A: Visited this answer and would like to share my understanding of it.
The first thing is that there is a common representation of a curve (applies to but not limited to splines) as $\theta(s)$, a.k.a. imagine if you walk along the curve for a distance of $s$ (here $s$ is called the longitudinal distance), $\theta(s)$ will be the angle you are facing.
Here are some examples

*

*$\theta(s)=0$ is a straight line parallel to the x-axis.

*$\theta(s)=\frac{\pi}{4}$ is a straight line pointing to the 45 degree angle

*$\theta(s)=\frac{s}{r}$ is a circle with radius $r$
Now, what is the curvature at the point $s$? Remember curvature is the rate of the changes in angle along the curve, which is just $\dot{\theta}(s)$.
In the above examples:

*

*$\dot{\theta}(s) = 0$, consistent with our intuition as the curvature of the straight line is zero.

*Similarly, the curvature is $\dot{\theta}(s)=0$ because it is a straight line.

*For the circle the curvature $\dot{\theta}(s) = \frac{1}{r}$. The curvature of the circle is a constant, and that is intuitively why the inverse of the curvature is called the radius of the curvature for a general curve.

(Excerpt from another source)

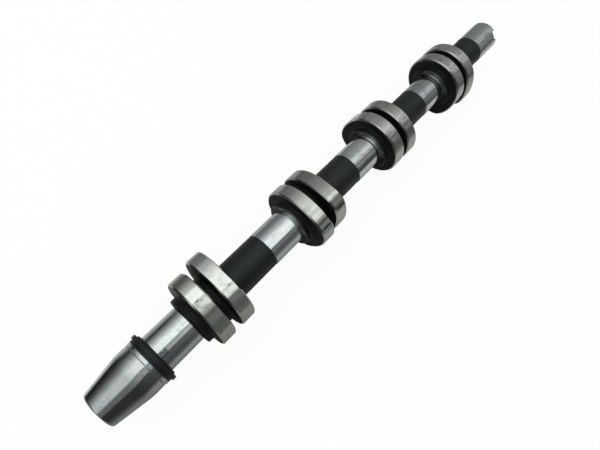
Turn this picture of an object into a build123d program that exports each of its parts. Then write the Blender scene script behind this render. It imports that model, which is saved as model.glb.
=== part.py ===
from build123d import *
from math import cos, isclose, pi, radians, sin, tan
import os

# Camshaft of a four-cylinder engine: one iron casting with ground journals, cam lobes, seal
# land and nose taper. The shaft axis is X, from the nose (-X) to the tail (+X). The origin is
# on the axis, where the front journal meets the thrust collar. Millimetres and degrees.

# Layout along the shaft
CYLINDERS = 4
CYLINDER_PITCH = 90.0         # from one journal to the next, and from one cylinder to the next
JOURNAL_LENGTH = 24.0         # bearing journals ahead of each cylinder
TAIL_JOURNAL_LENGTH = 30.5    # last journal, up to the tail's end face
HUB_LENGTH = 6.0              # cast hub between a journal and its first lobe, relief included
LOBE_WIDTH = 10.8
LOBE_GAP = 5.7                # between the two lobes of a cylinder

# Shaft
JOURNAL_DIAMETER = 26.0
CAST_STEP = 0.2               # cast shaft below the journals, on the radius
HUB_HEIGHT = 4.2              # hub beside and between the lobes, above the journals, on the radius
HUB_ROUND = 1.8               # rounded rim where a hub faces its journal
CAST_FILLET = 2.0             # hub into the side of a lobe
SHAFT_FILLET = 3.0            # cast shaft into the side of a lobe
BLEND_ROOM = 0.9              # most of a hub's length that the blends at its two ends may take
RELIEF_WIDTH = 1.2            # grinding relief beside a shoulder
RELIEF_DEPTH = 0.5

# Cam lobes
BASE_DIAMETER = 49.0
LIFT = 5.0                    # rise of a flat follower at the tip of the nose
FLANK_ANGLE = 64.0            # cam angle from the tip of the nose to the end of the lift
LOBE_CHAMFER = 0.9
FIRING_ORDER = (1, 3, 4, 2)
FIRST_NOSE_ANGLE = -30.0      # first lobe of cylinder 1, turned about +X from straight up
LOBE_LAG = 24.0               # second lobe of a cylinder, turned back from the first
FLANK_POINTS = 13             # points of the spline over the nose

# Thrust collar and nose
SHOULDER_HEIGHT = 2.2         # shoulder above the front journal, on the radius
SHOULDER_LENGTH = 1.0         # between the collar's rear face and the front journal
SHOULDER_FILLET = 1.6         # shoulder into the front journal
COLLAR_HEIGHT = 1.2           # collar above the larger of its two neighbours, on the radius
COLLAR_WIDTH = 2.7
COLLAR_ROUND = 0.5
RING_HEIGHT = 0.3             # ring behind the seal land, above the land, on the radius
RING_WIDTH = 4.5
RING_GROOVE_WIDTH = 0.5       # fine groove between the ring and the seal land
RING_GROOVE_DEPTH = 0.5
SEAL_LAND_DIAMETER = 32.0
SEAL_LAND_WIDTH = 8.2
TAPER_STEP = 0.4              # large end of the taper below the seal land, on the radius
TAPER_SMALL_DIAMETER = 23.8
TAPER_LENGTH = 24.4
NOSE_ROUND = 1.8              # rounded rim at the tip of the nose

# Tapped hole in the nose, for the sprocket's centre bolt (M12 x 1.5)
BOLT_CORE_DIAMETER = 10.4
BOLT_DEPTH = 34.0
SINK_WIDTH = 1.6              # countersink at the mouth, outside the core, on the radius
SINK_ANGLE = 90.0
DRILL_POINT_ANGLE = 118.0

# Drive slot and centre hole in the tail
SLOT_WIDTH = 9.0
SLOT_DEPTH = 5.0
SLOT_ANGLE = 47.0             # the slot's length, turned about +X from straight up
SLOT_FLOOR_ROUND = 0.6
TAIL_CHAMFER = 1.5
CENTRE_HOLE_DIAMETER = 5.0
CENTRE_HOLE_ANGLE = 60.0

# Worked out from the sizes above
JOURNAL_RADIUS = JOURNAL_DIAMETER / 2
CAST_RADIUS = JOURNAL_RADIUS - CAST_STEP
HUB_RADIUS = JOURNAL_RADIUS + HUB_HEIGHT
SHOULDER_RADIUS = JOURNAL_RADIUS + SHOULDER_HEIGHT
LAND_RADIUS = SEAL_LAND_DIAMETER / 2
RING_RADIUS = LAND_RADIUS + RING_HEIGHT
COLLAR_RADIUS = max(SHOULDER_RADIUS, RING_RADIUS) + COLLAR_HEIGHT
COLLAR_REAR = -SHOULDER_LENGTH
COLLAR_FRONT = COLLAR_REAR - COLLAR_WIDTH
RING_FRONT = COLLAR_FRONT - RING_WIDTH
LAND_FRONT = RING_FRONT - SEAL_LAND_WIDTH
NOSE_END = LAND_FRONT - TAPER_LENGTH
FIRST_LOBE_START = JOURNAL_LENGTH + HUB_LENGTH
SECOND_LOBE_START = FIRST_LOBE_START + LOBE_WIDTH + LOBE_GAP
LOBES_END = SECOND_LOBE_START + LOBE_WIDTH
HUB_BLENDS = HUB_ROUND + CAST_FILLET
BLEND_LIMIT = BLEND_ROOM * min((HUB_LENGTH - RELIEF_WIDTH) / HUB_BLENDS, LOBE_GAP / (2 * CAST_FILLET))
HUB_ROUND_RADIUS = HUB_ROUND * min(1, BLEND_LIMIT)
CAST_FILLET_RADIUS = CAST_FILLET * min(1, BLEND_LIMIT)
TAIL_START = CYLINDERS * CYLINDER_PITCH
TAIL_END = TAIL_START + TAIL_JOURNAL_LENGTH


def nose_outline():
    """Corners of the turned outline from the tip of the nose to the front journal.

    Each corner is (place along the axis, radius, blend radius).
    """
    groove_rear = RING_FRONT + RING_GROOVE_WIDTH
    groove_radius = LAND_RADIUS - RING_GROOVE_DEPTH
    return [
        (NOSE_END, TAPER_SMALL_DIAMETER / 2, NOSE_ROUND),
        (LAND_FRONT, LAND_RADIUS - TAPER_STEP, 0),
        (LAND_FRONT, LAND_RADIUS, 0),
        (RING_FRONT, LAND_RADIUS, 0),
        (RING_FRONT, groove_radius, 0),
        (groove_rear, groove_radius, 0),
        (groove_rear, RING_RADIUS, 0),
        (COLLAR_FRONT, RING_RADIUS, 0),
        (COLLAR_FRONT, COLLAR_RADIUS, COLLAR_ROUND),
        (COLLAR_REAR, COLLAR_RADIUS, COLLAR_ROUND),
        (COLLAR_REAR, SHOULDER_RADIUS, 0),
        (0, SHOULDER_RADIUS, 0),
        (0, JOURNAL_RADIUS, SHOULDER_FILLET),
    ]


def cylinder_outline(start):
    """Corners of the turned outline from one journal to the start of the next."""
    relief_start = start + JOURNAL_LENGTH
    relief_end = relief_start + RELIEF_WIDTH
    relief_radius = JOURNAL_RADIUS - RELIEF_DEPTH
    lobes_end = start + LOBES_END
    next_journal = start + CYLINDER_PITCH
    return [
        (relief_start, JOURNAL_RADIUS, 0),
        (relief_start, relief_radius, 0),
        (relief_end, relief_radius, 0),
        (relief_end, HUB_RADIUS, HUB_ROUND_RADIUS),
        (lobes_end, HUB_RADIUS, 0),
        (lobes_end, CAST_RADIUS, 0),
        (next_journal, CAST_RADIUS, 0),
        (next_journal, JOURNAL_RADIUS, 0),
    ]


def turned_body():
    """The whole shaft without its lobes, turned about X in one revolve."""
    corners = nose_outline()
    for cylinder in range(CYLINDERS):
        corners += cylinder_outline(cylinder * CYLINDER_PITCH)
    corners += [
        (TAIL_END - TAIL_CHAMFER, JOURNAL_RADIUS, 0),
        (TAIL_END, JOURNAL_RADIUS - TAIL_CHAMFER, 0),
    ]
    points = [(NOSE_END, 0)] + [(x, radius) for x, radius, _ in corners] + [(TAIL_END, 0)]
    blends = [0] + [blend for _, _, blend in corners] + [0]
    outline = FilletPolyline(*points, radius=blends, close=True)
    return revolve(make_face(outline), Axis.X, 360)


def follower_radius(angle):
    """Distance from the axis to a flat follower at an angle from the nose, and its slope."""
    turn = pi / radians(FLANK_ANGLE)
    rise = LIFT * (1 + cos(turn * angle)) / 2
    slope = -LIFT * turn * sin(turn * angle) / 2
    return BASE_DIAMETER / 2 + rise, slope


def profile_point(angle):
    """The point where the flat follower touches the lobe, with the nose along +X."""
    radius, slope = follower_radius(angle)
    return (
        radius * cos(angle) - slope * sin(angle),
        radius * sin(angle) + slope * cos(angle),
    )


def lobe_profile():
    """The closed outline of a lobe: base circle, flanks and nose."""
    flank = radians(FLANK_ANGLE)
    angles = [flank * (2 * i / (FLANK_POINTS - 1) - 1) for i in range(FLANK_POINTS)]
    ends = [(-sin(a), cos(a)) for a in (angles[0], angles[-1])]
    nose = Spline(*[profile_point(a) for a in angles], tangents=ends)
    base = CenterArc((0, 0), BASE_DIAMETER / 2, FLANK_ANGLE, 360 - 2 * FLANK_ANGLE)
    return make_face(nose + base)


def lobe(start, nose_angle):
    """A chamfered lobe whose front face is at start, its nose turned about +X from up."""
    solid = extrude(lobe_profile(), LOBE_WIDTH)
    rims = solid.edges().group_by(Axis.Z)
    solid = chamfer(rims[0] + rims[-1], LOBE_CHAMFER)
    return Plane.YZ.offset(start) * Rot(0, 0, 90 + nose_angle) * solid


def lobes():
    """All lobes: two a cylinder, each cylinder turned on by its place in the firing order."""
    firing_step = 360 / CYLINDERS
    made = []
    for place, cylinder in enumerate(FIRING_ORDER):
        start = (cylinder - 1) * CYLINDER_PITCH
        nose_angle = FIRST_NOSE_ANGLE - place * firing_step
        made.append(lobe(start + FIRST_LOBE_START, nose_angle))
        made.append(lobe(start + SECOND_LOBE_START, nose_angle - LOBE_LAG))
    return made


def blend_lobes(body):
    """Cast fillets where the hubs and the cast shaft run into the sides of the lobes."""
    def corner_edges(radius, places):
        circles = body.edges().filter_by(GeomType.CIRCLE)
        return [
            edge for edge in circles
            if isclose(edge.radius, radius, abs_tol=1e-3)
            and any(isclose(edge.center().X, x, abs_tol=1e-3) for x in places)
        ]

    starts = [cylinder * CYLINDER_PITCH for cylinder in range(CYLINDERS)]
    hub_faces = (FIRST_LOBE_START, FIRST_LOBE_START + LOBE_WIDTH, SECOND_LOBE_START)
    hub_places = [start + face for start in starts for face in hub_faces]
    shaft_places = [start + LOBES_END for start in starts]
    body = body.fillet(CAST_FILLET_RADIUS, corner_edges(HUB_RADIUS, hub_places))
    return body.fillet(SHAFT_FILLET, corner_edges(CAST_RADIUS, shaft_places))


def cone_length(radius, full_angle):
    """Length of a cone along its axis, from its radius and its full angle."""
    return radius / tan(radians(full_angle / 2))


def bolt_hole():
    """Cutter of the nose's blind tapped hole, with its drill point and countersink."""
    core = BOLT_CORE_DIAMETER / 2
    mouth = core + SINK_WIDTH
    sink_depth = cone_length(SINK_WIDTH, SINK_ANGLE)
    point_depth = cone_length(core, DRILL_POINT_ANGLE)
    outline = Polyline(
        (NOSE_END, 0),
        (NOSE_END, mouth),
        (NOSE_END + sink_depth, core),
        (NOSE_END + BOLT_DEPTH, core),
        (NOSE_END + BOLT_DEPTH + point_depth, 0),
        close=True,
    )
    return revolve(make_face(outline), Axis.X, 360)


def tail_slot():
    """Cutter of the drive slot across the tail, with rounded floor corners."""
    slot = Box(2 * SLOT_DEPTH, SLOT_WIDTH, 2 * JOURNAL_DIAMETER)
    floor_edges = slot.edges().filter_by(Axis.Z).group_by(Axis.X)[0]
    slot = fillet(floor_edges, SLOT_FLOOR_ROUND)
    return Pos(TAIL_END, 0, 0) * Rot(SLOT_ANGLE, 0, 0) * slot


def centre_hole():
    """Cutter of the lathe centre hole in the floor of the drive slot."""
    radius = CENTRE_HOLE_DIAMETER / 2
    depth = cone_length(radius, CENTRE_HOLE_ANGLE)
    floor = TAIL_END - SLOT_DEPTH
    outline = Polyline((floor, 0), (floor, radius), (floor - depth, 0), close=True)
    return revolve(make_face(outline), Axis.X, 360)


def camshaft():
    """The finished casting."""
    body = turned_body().fuse(*lobes())
    body = blend_lobes(body)
    return body - bolt_hole() - tail_slot() - centre_hole()


os.makedirs("parts", exist_ok=True)
export_step(camshaft(), "parts/camshaft.step")
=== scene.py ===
"""Looks of a one-piece camshaft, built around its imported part.

The shaft axis is X, from the nose (-X) to the tail (+X), and the origin lies where the front
journal meets the thrust collar. An angle round the shaft is turned about +X from straight up.
Sizes are in millimetres and degrees, and meshes are in metres. A pair is a soft edge: first
where its mask is 0, then where it is 1.
"""

import logging
import math
from collections.abc import Mapping
from dataclasses import dataclass, field
from enum import Enum, IntEnum
from functools import cached_property
from typing import Union

import bpy
from mathutils import Matrix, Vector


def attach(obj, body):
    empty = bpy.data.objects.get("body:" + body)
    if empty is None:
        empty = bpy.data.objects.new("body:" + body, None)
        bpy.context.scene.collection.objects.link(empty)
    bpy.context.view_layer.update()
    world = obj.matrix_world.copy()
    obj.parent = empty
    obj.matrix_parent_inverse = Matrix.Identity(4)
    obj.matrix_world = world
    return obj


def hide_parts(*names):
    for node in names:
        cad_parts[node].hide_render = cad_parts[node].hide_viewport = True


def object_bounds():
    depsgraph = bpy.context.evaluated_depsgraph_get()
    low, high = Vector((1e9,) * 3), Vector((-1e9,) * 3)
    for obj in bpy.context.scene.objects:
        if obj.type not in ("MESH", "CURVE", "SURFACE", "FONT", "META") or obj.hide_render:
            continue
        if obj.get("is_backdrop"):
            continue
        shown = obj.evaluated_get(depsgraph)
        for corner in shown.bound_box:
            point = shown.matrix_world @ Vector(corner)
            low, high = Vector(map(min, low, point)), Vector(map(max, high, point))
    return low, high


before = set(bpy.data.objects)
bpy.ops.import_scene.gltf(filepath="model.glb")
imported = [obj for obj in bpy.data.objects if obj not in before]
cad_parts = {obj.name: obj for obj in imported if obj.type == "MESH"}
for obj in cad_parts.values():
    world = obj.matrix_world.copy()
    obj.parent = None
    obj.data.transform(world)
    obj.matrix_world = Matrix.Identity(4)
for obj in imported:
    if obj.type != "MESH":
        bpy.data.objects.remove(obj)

LOG = logging.getLogger("camshaft")
MM = 0.001
BODY = "root"
NODE = "camshaft"
NOISE_MIDDLE = 0.5
WHITE = (1.0, 1.0, 1.0, 1.0)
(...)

The next question is about how to get the 2D coordinates of the curve given $\theta(s)$, assuming the start point (i.e. at $s=0$) is $(0, 0)$. Note that (informally) we can interpret $\theta(s)$ as at the point $s$ if you go along the curve you will move towards the direction $\theta(s)$ with a very small distance $\mathrm{d}s$, and therefore the vector (complex) form of the movement is $[\cos(\theta(s)) + i \sin(\theta(s))] \cdot \mathrm{d}s = e^{i\theta(s)} \mathrm{d}s$. Therefore it follows that by integrating along the curve from $0$ to $s$ we get the point on the curve we are at, by $\int_0^{s} e^{i\theta(s)}\mathrm{d}s$.
Now let's look back on the spiro equation. Apparently in that integral,
$\theta(s) = k_0 s + \frac{k_1}{2}s^2 + \frac{k_2}{6} s^3 + \frac{k_3}{24} s^4$
Note that here $s=0$ is the mid point. And by taking the derivatives of $\theta(s)$ we have

*

*$\dot{\theta}(s=0) = k_1$

*$\ddot{\theta}(s=0) = k_2$
and so on. Which can be directly translated as at the mid point ($s=0$), $k_1$ is the curvature, $k_2$ is the derivative of the curvature, and so on.